In its opposition to Parler’s application for a temporary restraining order on the basis of breach of contract and antitrust claims, AWS noted that it reported to Parler “dozens of examples of content that encouraged violence,” including “calls to hang public officials, kill Black and Jewish people, and shoot police officers in the head.” Crucially, on Parler, hatred did not lurk on the fringes and calls to violence weren’t isolated voices lost in a sea of content. Instead, it was common to come across posts and comments calling for violence or civil war. And this “dozens” figure cited by AWS is only a fraction of a fraction of the content that incited violence.
As part of my research, I joined Parler in early November, right before the election. It was clear that the network facilitated and bred hatred and disinformation. Its ecosystem was immediately evident. A prominent figure, such as Republican Senator Ted Cruz or Fox News commentator Sean Hannity, would post a provocative article, usually with no direct incitement to violence. However, their post –or “Parley” –was meat for the piranhas. For instance, on both Parler and Twitter, Cruz posted an article from the Washington Examiner titled: “Graphic warning: Reported Black Lives Matter counterprotesters sucker punch and stomp on man leaving DC Trump rally,” commenting “Why is the media ignoring this? Why are Dems silent?” The response to the posts on the two platforms was drastically different.
On Twitter, many of the responses are critical of the article, noting that the video was edited to remove the beginning of the incident where the man who is eventually sucker punched shoves a man to the ground and kicks him as other Trump supporters shout “kill them.” Some even condone the sucker punch, with someone tweeting “[…] he got exactly what he deserved. Make better choices, then.” Other commenters bash the media and liberals, tweeting “They blame the victim and make up lies,” or, “Because they’ve gotten away with it since it started. […] There are no politicians that will hold them accountable.” A small minority foreshadow future violence: “We are only going to put up with the crap for a little while […] We will stand and fight and have no mercy on them.”
But, on Parler, the comments were far more extreme. The comments on the platform read: “[…]We have the 2nd amendment on our side. Put a damn mask on to cover you[r] identi[ty] lock and load, and start cleaning the streets of this vial filth,” and “[If] I see any BLM or ANTIFA and I am going to pull my gun and start shooting! F[***] those a[******] communist f[****]!.”
Even more dangerously, conservatives used Twitter and Parler differently. For instance, Sean Hannity posted on Parler that “Antifa and Stalinist Sympathizers Disguised in Trump Gear Identified in DC Protests,” a claim based on an article that is false. There is no such reciprocal post on his Twitter account. Politicians and commentators can additionally post different messages on different social media.

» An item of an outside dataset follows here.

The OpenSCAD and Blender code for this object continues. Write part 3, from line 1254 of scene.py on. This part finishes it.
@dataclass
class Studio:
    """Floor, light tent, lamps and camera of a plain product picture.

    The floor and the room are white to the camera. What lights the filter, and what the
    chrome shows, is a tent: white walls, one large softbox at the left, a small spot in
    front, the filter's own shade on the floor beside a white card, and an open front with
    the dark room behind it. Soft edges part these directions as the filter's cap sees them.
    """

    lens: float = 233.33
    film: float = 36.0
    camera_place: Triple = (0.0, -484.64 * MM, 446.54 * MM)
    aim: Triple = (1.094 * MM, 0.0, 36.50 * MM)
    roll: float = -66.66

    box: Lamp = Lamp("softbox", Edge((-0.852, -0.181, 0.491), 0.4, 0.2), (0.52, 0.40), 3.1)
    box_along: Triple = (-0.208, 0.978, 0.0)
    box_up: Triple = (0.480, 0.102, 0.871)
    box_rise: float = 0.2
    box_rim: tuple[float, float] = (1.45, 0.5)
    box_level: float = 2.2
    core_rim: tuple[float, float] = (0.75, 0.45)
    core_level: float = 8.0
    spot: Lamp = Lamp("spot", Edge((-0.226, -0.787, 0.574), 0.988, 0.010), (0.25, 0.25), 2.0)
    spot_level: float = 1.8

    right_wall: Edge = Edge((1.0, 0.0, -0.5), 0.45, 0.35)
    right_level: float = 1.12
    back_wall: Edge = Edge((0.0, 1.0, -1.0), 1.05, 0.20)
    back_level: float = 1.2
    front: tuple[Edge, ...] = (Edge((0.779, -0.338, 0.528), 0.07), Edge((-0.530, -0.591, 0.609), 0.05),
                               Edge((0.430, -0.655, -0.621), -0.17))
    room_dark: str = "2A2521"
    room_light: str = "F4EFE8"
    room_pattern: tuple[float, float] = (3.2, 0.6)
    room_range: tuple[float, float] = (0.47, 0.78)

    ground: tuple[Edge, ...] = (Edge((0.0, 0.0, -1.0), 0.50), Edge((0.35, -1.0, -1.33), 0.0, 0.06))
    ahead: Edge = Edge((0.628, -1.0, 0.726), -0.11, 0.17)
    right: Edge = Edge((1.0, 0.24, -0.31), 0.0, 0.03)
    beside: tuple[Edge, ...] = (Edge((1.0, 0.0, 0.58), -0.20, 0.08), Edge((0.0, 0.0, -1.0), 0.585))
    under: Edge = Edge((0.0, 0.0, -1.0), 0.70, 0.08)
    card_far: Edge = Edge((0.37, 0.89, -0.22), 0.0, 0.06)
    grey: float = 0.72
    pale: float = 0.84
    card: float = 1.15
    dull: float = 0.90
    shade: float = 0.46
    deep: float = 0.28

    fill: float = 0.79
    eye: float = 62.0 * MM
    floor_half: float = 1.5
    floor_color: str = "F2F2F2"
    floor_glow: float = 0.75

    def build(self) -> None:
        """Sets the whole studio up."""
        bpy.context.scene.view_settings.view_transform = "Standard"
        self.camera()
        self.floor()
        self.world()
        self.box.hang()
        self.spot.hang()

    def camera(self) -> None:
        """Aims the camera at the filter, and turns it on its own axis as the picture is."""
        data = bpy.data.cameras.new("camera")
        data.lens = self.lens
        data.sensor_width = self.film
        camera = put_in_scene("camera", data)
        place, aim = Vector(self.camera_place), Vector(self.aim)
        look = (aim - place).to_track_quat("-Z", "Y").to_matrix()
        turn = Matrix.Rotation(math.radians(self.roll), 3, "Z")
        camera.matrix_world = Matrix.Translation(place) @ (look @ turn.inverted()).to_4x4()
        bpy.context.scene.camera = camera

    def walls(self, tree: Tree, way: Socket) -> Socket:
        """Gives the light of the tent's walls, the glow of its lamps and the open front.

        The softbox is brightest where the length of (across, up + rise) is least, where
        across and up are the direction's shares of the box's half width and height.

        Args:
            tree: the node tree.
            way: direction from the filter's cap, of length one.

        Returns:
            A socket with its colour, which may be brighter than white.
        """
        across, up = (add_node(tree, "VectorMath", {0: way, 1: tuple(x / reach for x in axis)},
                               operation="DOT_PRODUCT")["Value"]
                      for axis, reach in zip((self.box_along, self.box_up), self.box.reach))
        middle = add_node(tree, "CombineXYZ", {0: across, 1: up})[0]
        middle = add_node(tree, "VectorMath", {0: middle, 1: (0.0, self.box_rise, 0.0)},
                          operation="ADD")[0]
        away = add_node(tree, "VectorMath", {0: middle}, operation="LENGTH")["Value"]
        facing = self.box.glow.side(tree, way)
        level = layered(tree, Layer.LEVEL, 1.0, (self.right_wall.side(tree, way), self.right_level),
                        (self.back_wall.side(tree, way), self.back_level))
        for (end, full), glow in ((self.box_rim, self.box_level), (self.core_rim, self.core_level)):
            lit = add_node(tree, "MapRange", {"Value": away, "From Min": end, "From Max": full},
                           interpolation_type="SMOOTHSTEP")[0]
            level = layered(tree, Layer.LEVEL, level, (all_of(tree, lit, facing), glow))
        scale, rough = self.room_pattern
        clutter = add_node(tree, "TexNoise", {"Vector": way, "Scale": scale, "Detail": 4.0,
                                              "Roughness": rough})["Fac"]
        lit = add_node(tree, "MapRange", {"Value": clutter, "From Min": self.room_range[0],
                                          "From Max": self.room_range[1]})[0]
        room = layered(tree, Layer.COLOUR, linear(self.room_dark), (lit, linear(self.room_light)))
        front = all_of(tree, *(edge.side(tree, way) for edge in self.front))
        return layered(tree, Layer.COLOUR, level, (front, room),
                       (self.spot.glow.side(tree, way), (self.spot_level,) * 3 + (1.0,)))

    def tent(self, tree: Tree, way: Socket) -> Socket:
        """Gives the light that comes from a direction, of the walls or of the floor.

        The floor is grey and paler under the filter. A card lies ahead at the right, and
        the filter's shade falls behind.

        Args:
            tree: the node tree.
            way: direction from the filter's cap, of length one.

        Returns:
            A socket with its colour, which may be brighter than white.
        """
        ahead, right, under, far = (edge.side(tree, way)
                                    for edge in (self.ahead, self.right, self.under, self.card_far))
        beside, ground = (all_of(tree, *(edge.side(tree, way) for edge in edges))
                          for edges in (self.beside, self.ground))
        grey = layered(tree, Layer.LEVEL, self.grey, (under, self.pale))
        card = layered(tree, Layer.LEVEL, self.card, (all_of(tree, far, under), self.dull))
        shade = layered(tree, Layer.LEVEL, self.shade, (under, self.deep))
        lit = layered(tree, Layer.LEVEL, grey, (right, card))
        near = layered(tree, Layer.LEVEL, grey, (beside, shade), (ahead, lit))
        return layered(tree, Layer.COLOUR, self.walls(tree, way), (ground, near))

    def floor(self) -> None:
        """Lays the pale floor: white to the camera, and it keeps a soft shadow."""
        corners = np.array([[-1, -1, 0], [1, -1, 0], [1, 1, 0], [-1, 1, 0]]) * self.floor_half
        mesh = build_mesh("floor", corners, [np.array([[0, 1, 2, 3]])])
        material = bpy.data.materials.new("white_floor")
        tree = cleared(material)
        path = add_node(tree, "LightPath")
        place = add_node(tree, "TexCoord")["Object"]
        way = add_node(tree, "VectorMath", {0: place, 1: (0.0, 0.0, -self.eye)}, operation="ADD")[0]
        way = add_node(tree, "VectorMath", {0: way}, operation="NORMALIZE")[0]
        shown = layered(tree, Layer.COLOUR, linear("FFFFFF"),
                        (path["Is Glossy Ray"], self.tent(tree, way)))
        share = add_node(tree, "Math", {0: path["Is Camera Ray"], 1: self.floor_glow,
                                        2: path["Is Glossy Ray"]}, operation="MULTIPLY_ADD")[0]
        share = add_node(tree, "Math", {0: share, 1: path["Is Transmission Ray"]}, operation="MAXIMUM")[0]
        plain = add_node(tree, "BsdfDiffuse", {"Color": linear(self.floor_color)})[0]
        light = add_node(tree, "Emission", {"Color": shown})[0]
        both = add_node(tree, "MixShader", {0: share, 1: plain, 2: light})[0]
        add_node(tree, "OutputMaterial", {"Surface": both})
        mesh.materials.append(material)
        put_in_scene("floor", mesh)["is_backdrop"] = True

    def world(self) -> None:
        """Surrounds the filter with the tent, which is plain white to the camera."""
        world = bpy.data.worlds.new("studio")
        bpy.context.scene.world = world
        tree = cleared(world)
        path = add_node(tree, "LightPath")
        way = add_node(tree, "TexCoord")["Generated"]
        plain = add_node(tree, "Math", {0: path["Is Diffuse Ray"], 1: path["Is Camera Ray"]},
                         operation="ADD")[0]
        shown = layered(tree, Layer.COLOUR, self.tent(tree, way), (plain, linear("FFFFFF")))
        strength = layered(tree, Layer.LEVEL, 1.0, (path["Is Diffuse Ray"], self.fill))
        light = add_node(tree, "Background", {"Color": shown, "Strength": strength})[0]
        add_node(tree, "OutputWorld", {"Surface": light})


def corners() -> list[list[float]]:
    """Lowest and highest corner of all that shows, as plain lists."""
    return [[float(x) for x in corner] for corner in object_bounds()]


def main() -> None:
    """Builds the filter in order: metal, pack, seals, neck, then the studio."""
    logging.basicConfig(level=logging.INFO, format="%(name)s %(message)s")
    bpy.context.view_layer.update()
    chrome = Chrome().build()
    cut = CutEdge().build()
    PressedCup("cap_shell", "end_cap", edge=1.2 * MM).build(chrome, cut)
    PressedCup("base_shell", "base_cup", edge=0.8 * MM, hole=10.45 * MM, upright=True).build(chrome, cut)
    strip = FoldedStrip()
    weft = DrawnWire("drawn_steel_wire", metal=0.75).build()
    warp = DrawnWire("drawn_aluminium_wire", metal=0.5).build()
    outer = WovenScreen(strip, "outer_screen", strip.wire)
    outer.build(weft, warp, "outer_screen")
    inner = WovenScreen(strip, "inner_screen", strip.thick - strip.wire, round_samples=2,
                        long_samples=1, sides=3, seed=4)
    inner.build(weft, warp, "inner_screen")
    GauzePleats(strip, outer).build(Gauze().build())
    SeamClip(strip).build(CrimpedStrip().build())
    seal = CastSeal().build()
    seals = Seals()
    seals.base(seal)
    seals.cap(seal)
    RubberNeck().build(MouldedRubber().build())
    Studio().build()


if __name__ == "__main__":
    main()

As journalist Nick Martin noted, Representative Paul Gosar (R-Ariz.) seemingly parleyed in support of the Jan. 6 raid of the Capitol while simultaneously tweeting a soft condemnation of it.

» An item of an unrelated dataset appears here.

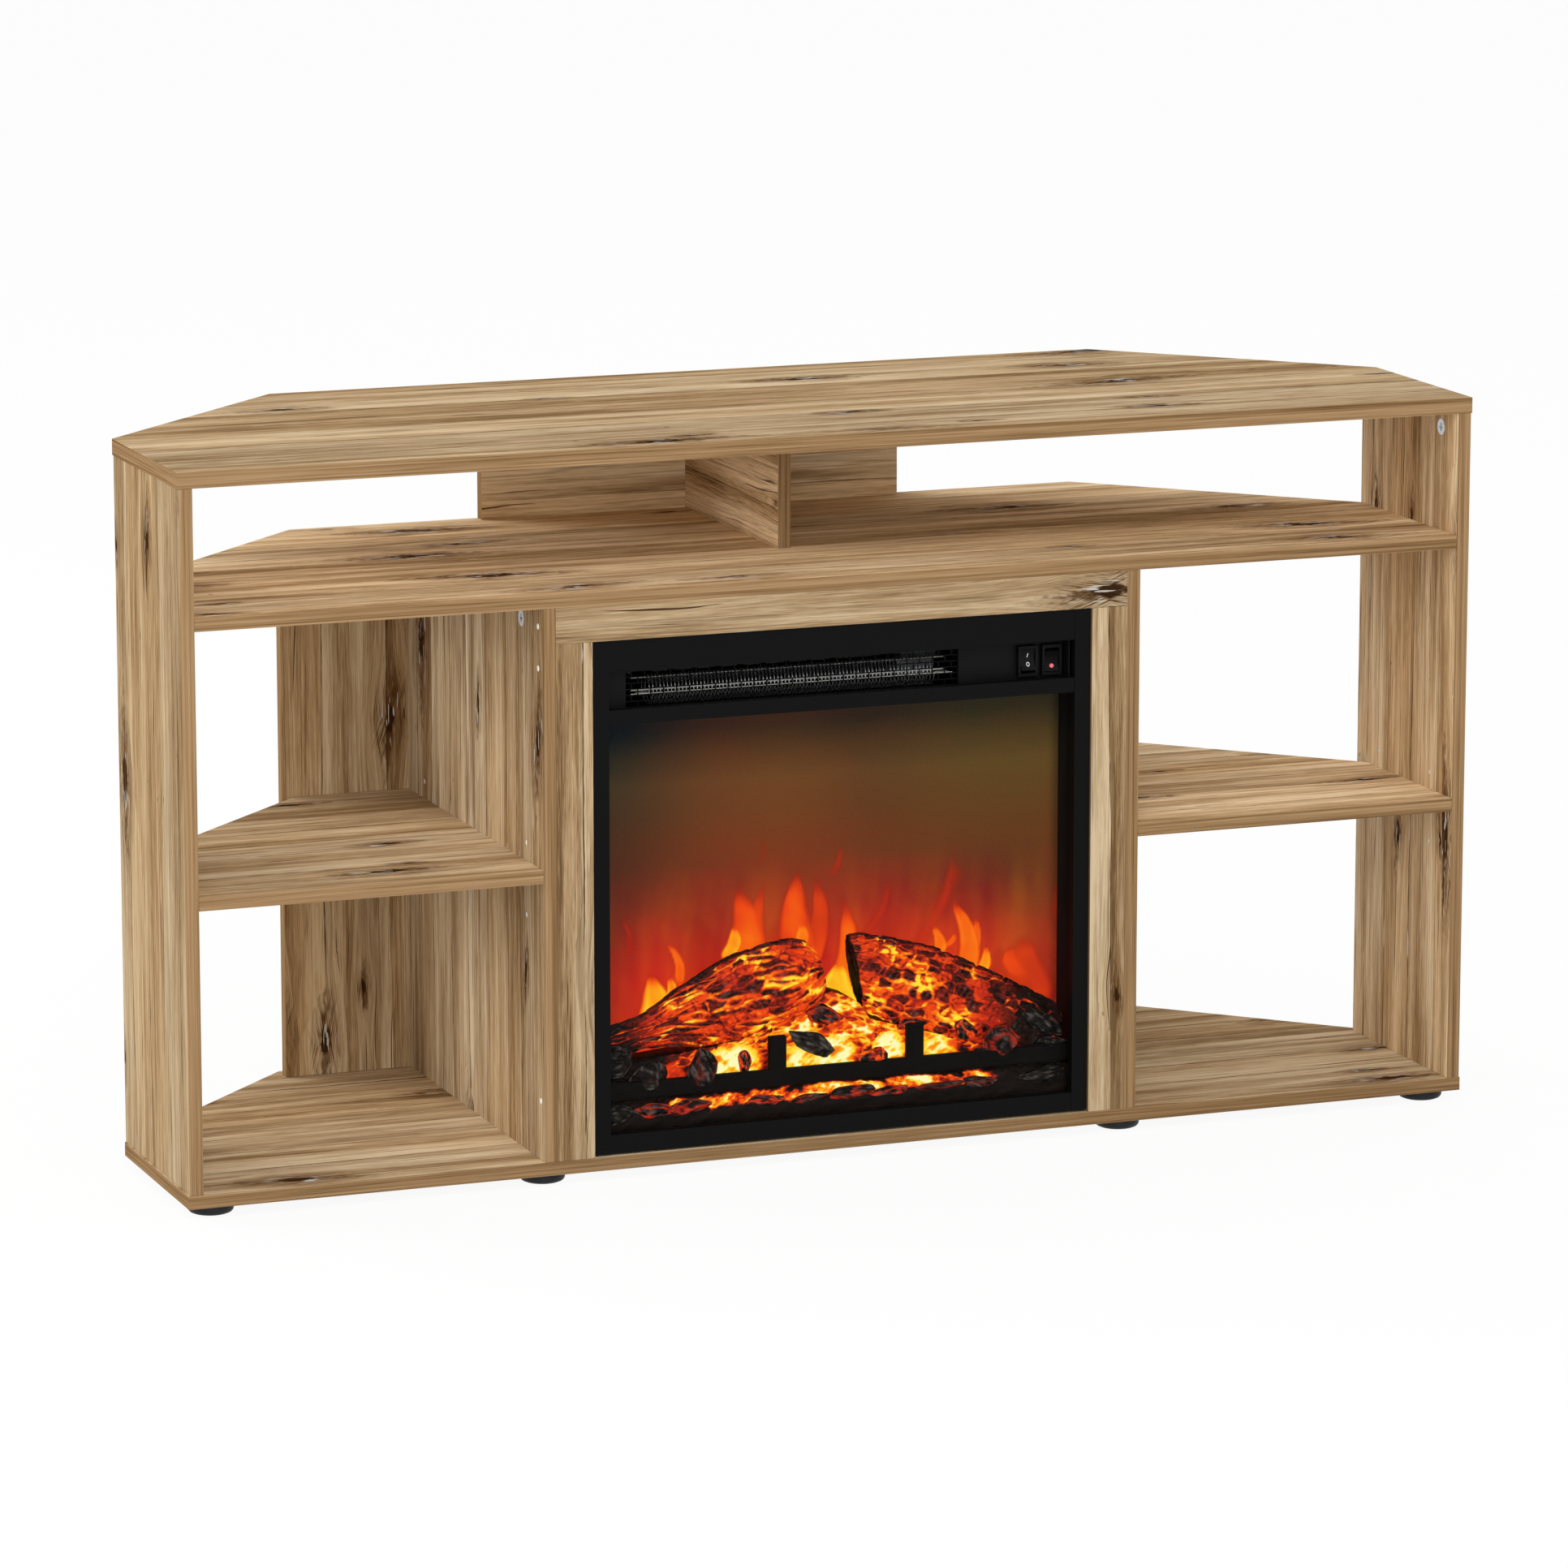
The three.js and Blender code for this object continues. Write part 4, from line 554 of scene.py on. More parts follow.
def level_rod(inset, dy, dz, radius, sides):
    """A rod across the heater, dy and dz off its middle, with its ends an inset inside the core's box."""
    path = middle + np.array([[0, dy, dz]] * 3)
    path[:, 0] = low[0] + inset, 0, high[0] - inset
    return rod(path, radius, sides)


rods = [level_rod(0.006, 0, 0, 0.0009, 12), level_rod(0.002, -0.0118, -0.0012, 0.0004, 8),
        level_rod(0.002, 0.009, 0.009, 0.0004, 8)]
holders = bars([[x, x + 0.002, low[1], high[1], low[2], high[2]] for x in (low[0], high[0] - 0.002)])
make("heater_rods", *joined(*rods), ceramic, slot="ceramic", replaces=("heater_core",), crease=40)
make("coil_holders", *holders, painted_shade_black, slot="ceramic", crease=0, weld=False)


def grille_wires():
    """Brick-bond mesh: level wires every 5.3 mm and short upright ones every 12 mm, shifted on every other row."""
    low, high = (np.array(v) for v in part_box("heater_grille"))
    rows, columns, wire, rim, tall = 6, 26, 0.00045, 0.004, 0.032
    x0, x1 = low[0] + rim, high[0] - rim
    z0, z1 = high[2] - rim - tall, high[2] - rim
    y0, y1 = low[1], high[1]
    boxes = [[low[0], high[0], y0, y1, z, z] for z in np.linspace(z0, z1, rows + 1)]
    for row in range(rows):
        bottom = z0 + row * (z1 - z0) / rows
        for column in range(columns + 1):
            x = x0 + (column + 0.5 * (row % 2)) * (x1 - x0) / columns
            if x <= high[0] - 0.001:
                boxes.append([x, x, y0, y1, bottom, bottom + (z1 - z0) / rows])
    boxes = np.array(boxes)
    thin = boxes[:, 0] == boxes[:, 1]
    boxes[thin, 0] -= wire
    boxes[thin, 1] += wire
    boxes[~thin, 4] -= wire
    boxes[~thin, 5] += wire
    border = [[low[0], high[0], y0, y1, low[2], z0], [low[0], high[0], y0, y1, z1, high[2]],
              [low[0], x0, y0, y1, z0, z1], [x1, high[0], y0, y1, z0, z1]]
    return bars(np.concatenate([boxes, border]))


mesh_black = satin("mesh_black", tone(16, 16, 16), 0.45, speckle=0.2, sheen=0.05)
make("grille_wires", *grille_wires(), mesh_black, slot="black_paint", replaces=("heater_grille",), crease=0,
     weld=False)


# ---------------------------------------------------------------- switches
def hollow_face(z):
    """Front of a key in millimetres from its pivot: y = -7.5 + 2.4 (1 - (z / 9.2)^2)."""
    return -7.5 + 2.4 * (1 - (z / KEY_HALF) ** 2)


def rocker_key(node, tilt):
    """Key with a hollow front, swept across its width, with rounded long edges, turned by its tilt at rest about
    the pivot."""
    low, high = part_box(node)
    body_low, body_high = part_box(node.replace("rocker", "switch_body"))
    pivot = np.array([(low[0] + high[0]) / 2, FRONT_Y + PIVOT_DEPTH, (body_low[2] + body_high[2]) / 2])
    z = np.linspace(-KEY_HALF, KEY_HALF, 17)
    front = np.stack([hollow_face(z), z], 1)
    ring = np.concatenate([[[-6.6, -9.4]], front, [[-6.6, 9.4], [3.0, 6.0], [3.0, -6.0]]])
    width = np.array([-6.5, -6.35, -6.0, 6.0, 6.35, 6.5])
    shrink = np.array([0.45, 0.12, 0.0, 0.0, 0.12, 0.45])
    middle = ring.mean(0)
    slices = ring[None] + (middle - ring)[None] * (shrink / 9.4)[:, None, None]
    points = np.stack([np.broadcast_to(width[:, None], slices.shape[:2]), slices[..., 0], slices[..., 1]], -1)
    caps = np.stack([points[0].mean(0) + 0 * points[0], points[-1].mean(0) + 0 * points[0]])
    points = np.concatenate([caps[:1], points, caps[1:]])
    faces = sheet_faces(len(points), len(ring), wrap_columns=True)
    return turned(points.reshape(-1, 3), tilt) * MM + pivot, faces, pivot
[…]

Thus, when it comes to political purpose, Parler served two main roles for those on the right: It was a community, a safe space to express and consume disinformation and radical viewpoints, and it allowed a forum to collect and re-interpret mainstream messages. To hear a dog whistle, you need a dog’s ear, after all. Parler is not the first network to have served these functions. It won’t be the last, either. In fact, even without the internet, Parler can be replaced.
Without Parler or Twitter, disinformation and hatred — coded or overt — will continue to be broadcast. The Trump White House and Fox News were, by some researchers’ findings, the largest spreaders of fake news. Even without Twitter or the White House, Trump will retain a spotlight, if only through right-wing new organizations. Plus, the U.S. Congress now has at least two members who have publicly supported QAnon, including Marjorie Greene Taylor, who in 2017 expressed her belief that having Trump as president provided the country with a “once-in-a-lifetime opportunity to take [the] global cabal of satan-worshipping pedophiles out.” Hannity no longer has his Parler, but he still spewed disinformation about Antifa masquerading as pro-Trumpers at the Capitol on his cable show, which averages 4.5 million viewers a night.

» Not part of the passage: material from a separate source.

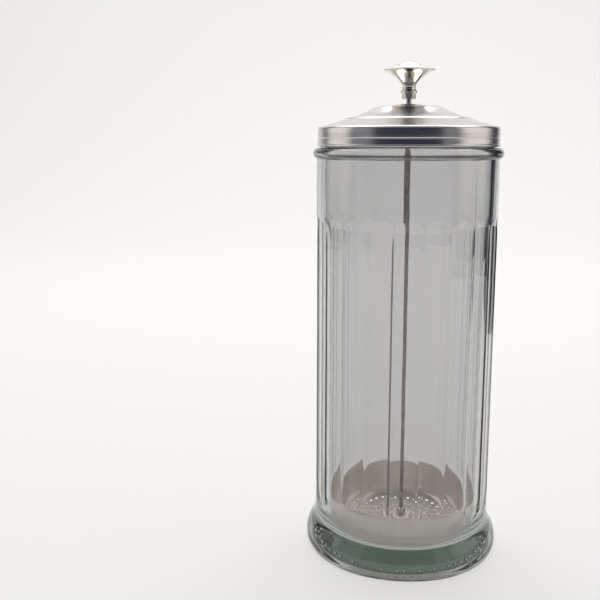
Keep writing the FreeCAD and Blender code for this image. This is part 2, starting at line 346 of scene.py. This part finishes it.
def make_knob_plating():
    """Polished nickel plate with faint polishing marks and finger smudges."""
    tree = Nodes("nickel_plate")
    place = tree.add("ShaderNodeTexCoord").outputs["Object"]
    smudge = tree.noise(place, 120.0, 4.0, 0.6)
    radius, height, angle = tree.round_coordinates()
    marks = tree.noise(tree.stretched((radius, 3000.0), (height, 3000.0), (angle, 1.0)), 1.0, 2.0)
    colour = tree.ramp(smudge, [(0.3, (0.70, 0.665, 0.61)), (0.8, (0.62, 0.59, 0.54))])
    return tree.metal(colour, tree.spread(smudge, (0.35, 0.75), (0.05, 0.15)),
                      tree.bump(marks, 0.06, 0.00003))


def make_grained_steel(name, dark, light, painted_lit_above):
    """Grainy steel: the given colours below some height in millimetres, and a brighter copy above
    it, a painted highlight for the light on what stands above the lid.
    """
    tree = Nodes(name)
    place = tree.add("ShaderNodeTexCoord").outputs["Object"]
    height = tree.add("ShaderNodeSeparateXYZ", {0: place}).outputs[2]
    grain = tree.noise(place, 900.0, 3.0)
    patches = tree.noise(place, 160.0, 3.0)
    drawn = tree.ramp(patches, [(0.3, dark), (0.75, light)])
    # Painted light: this brighter copy of the colours is painted on above the height, where the
    # parts catch bright light.
    painted_lit_colour = tree.ramp(patches, [(0.3, (0.70, 0.68, 0.65)), (0.75, (0.86, 0.84, 0.81))])
    share = tree.math("GREATER_THAN", height, painted_lit_above * MM)
    colour = tree.add("ShaderNodeMix", {0: share, 6: drawn, 7: painted_lit_colour},
                      data_type="RGBA").outputs[2]
    return tree.metal(colour, tree.spread(grain, (0.3, 0.7), (0.22, 0.42)),
                      tree.bump(grain, 0.2, 0.00005))


def make_basket_steel():
    """Drawn stainless sheet: satin, with upright draw marks on the wall and a few scuffs."""
    tree = Nodes("basket_steel")
    radius, height, angle = tree.round_coordinates()
    draw = tree.noise(tree.stretched((angle, 26.0), (height, 30.0), (radius, 300.0)), 1.0, 4.0, 0.6)
    fine = tree.noise(tree.stretched((radius, 2600.0), (height, 2600.0), (angle, 3.0)), 1.0, 3.0)
    colour = tree.ramp(draw, [(0.3, (0.87, 0.80, 0.755)), (0.7, (0.93, 0.86, 0.815))])
    return tree.metal(colour, tree.spread(fine, (0.3, 0.7), (0.28, 0.42)),
                      tree.bump(fine, 0.2, 0.00005))


# ---------------------------------------------------------------- glass jar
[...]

And without Parler or Twitter, disinformation and hatred — coded or overt — from radical elites will continue to be noted and interpreted. As recently as this summer, QAnon Facebook groups had millions of members. When these groups were shut down, many moved to Parler, a platform that consisted of adults who consensually joined it, presumably to have discussions like the ones they were having and to consume content like what they were seeing. With Parler gone and Twitter and Facebook cracking down on conspiracy theories, millions have downloaded the encrypted messaging apps Signal and Telegram, which allows for groups of up to 200,000 people. This doesn’t absolve Parler of responsibility, nor does it mean any action taken is helpless. But conspiracy theorists won’t disappear; they’ll migrate.
In the wake of this, the question arises: What is there to be done? Already, Big Tech has answered that question in its own way, with Apple, Google, and AWS taking aggressive measures to disable the platform. The moves they made were probably the right ones, at least in the short term, but problems remain. Millions of Americans believe the big lie that the 2020 election was stolen, a problem for which there is no technical solution. At a certain point, the question about what to do with Parler is only part of the broader one about how society should cope with the fact that segments of the population are living in different realities. And that’s a far trickier problem — one that, when the dust settles, and platforms are unable to reasonably cite the imminent threat of violence, we will have to solve.